Если на ранних ступенях развития эгоцентрическая речь, как правило, следует за действием, пассивно отражая все то, чем занят малыш, и не содержит каких-либо намеков на способ решения поставленной перед ним задачи, то этот способ нередко формулируется ребенком в словах, обращенных к взрослому. Из протоколов наблюдений хорошо видно, как, отчаявшись самостоятельно добраться до цели, дети не только обращались за помощью к экспериментатору, но и объясняли, в чем именно эта помощь должна выражаться. То есть сознательно включали в круг своей деятельности действия другого лица. И тут поведение ассистентов Выготского принимало несколько неожиданный оборот. Они молча вставали и переходили в соседнюю комнату, предоставив ребенка самому себе, но продолжая при этом незаметное за ним наблюдение.
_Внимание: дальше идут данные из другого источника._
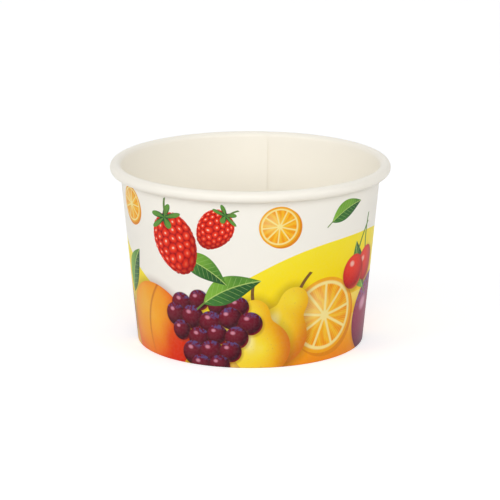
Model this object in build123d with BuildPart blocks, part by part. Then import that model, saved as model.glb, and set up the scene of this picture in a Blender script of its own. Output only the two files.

О том, что социальная и эгоцентрическая речь подобны сообщающимся сосудам и что всякая попытка нейтрализовать первую приводит к активизации второй, было к тому времени, в общем, уже известно. Но то, чему исследователи становились теперь свидетелями, не укладывалось в известные рамки. Действительно, лишенный возможности общения с экспериментатором, малыш начинал разговаривать сам с собой. Но при этом он применял к себе те же самые словесные инструкции, которые перед тем были им адресованы взрослому. И, управляя с помощью этих речевых команд собственным поведением, маленький человечек благополучно достигал желаемого.

«Ребенок, – пишет в этой связи Выготский, – организуя собственное поведение по социальному типу, применяет к самому себе тот способ поведения, который раньше он применял к другому». «Ситуация представляется ему как задача, поставленная экспериментатором, и ребенок чувствует, что за этим все время стоит человек, независимо от того, присутствует он непосредственно или нет» (Выготский, 1984. Т. 6, с. 33, 30).

Однако за этой психологической перестройкой поведения пытливый ум ученого сумел разглядеть и нечто большее – собственно, тот узел, с помощью которого впервые завязываются чисто человеческие формы мышления. Тот «величайший генетический момент», когда речь и практический интеллект, развивавшиеся до этого по своим независимым линиям, впервые пересекаются друг с другом, «после чего мышление становится речевым, а речь становится интеллектуальной» (Выготский, 1982. Т. 2, с. 105). И процесс интеллектуализации эгоцентрической речи – лучшее тому подтверждение.

Ведь до поры до времени даже в эксперименте нелегко бывает развести по разным «квартирам» высказывания ребенка, адресованные окружающим (социальная речь), и его обращения к самому себе. По крайней мере внешне обе формы речи неотличимы порой как близнецы. А их размежевание наступает именно тогда, когда эгоцентрическая речь принимает на себя выполнение интеллектуальных функций и ребенок вслух и как бы извне начинает управлять собственным поведением.

Соответственно меняется и структура его эгоцентрической речи, представлявшей до сих пор лишь словесный слепок деятельности ребенка, отражающий и отчасти усиливающий ее результаты. Теперь же, прежде чем приступить к какой-либо операции, он сперва проговаривает – планирует будущие свои действия, и только затем приступает к практической их реализации. Примерно так, как это имеет место у рисующих детей. Трехлетка берется за карандаш без всякой темы и плана, и лишь увидев, что у него получилось, обозначает это словами. Ребенок же пяти или шести лет уже садится за работу не иначе, как сформулировав для себя заранее, что именно он намерен изобразить.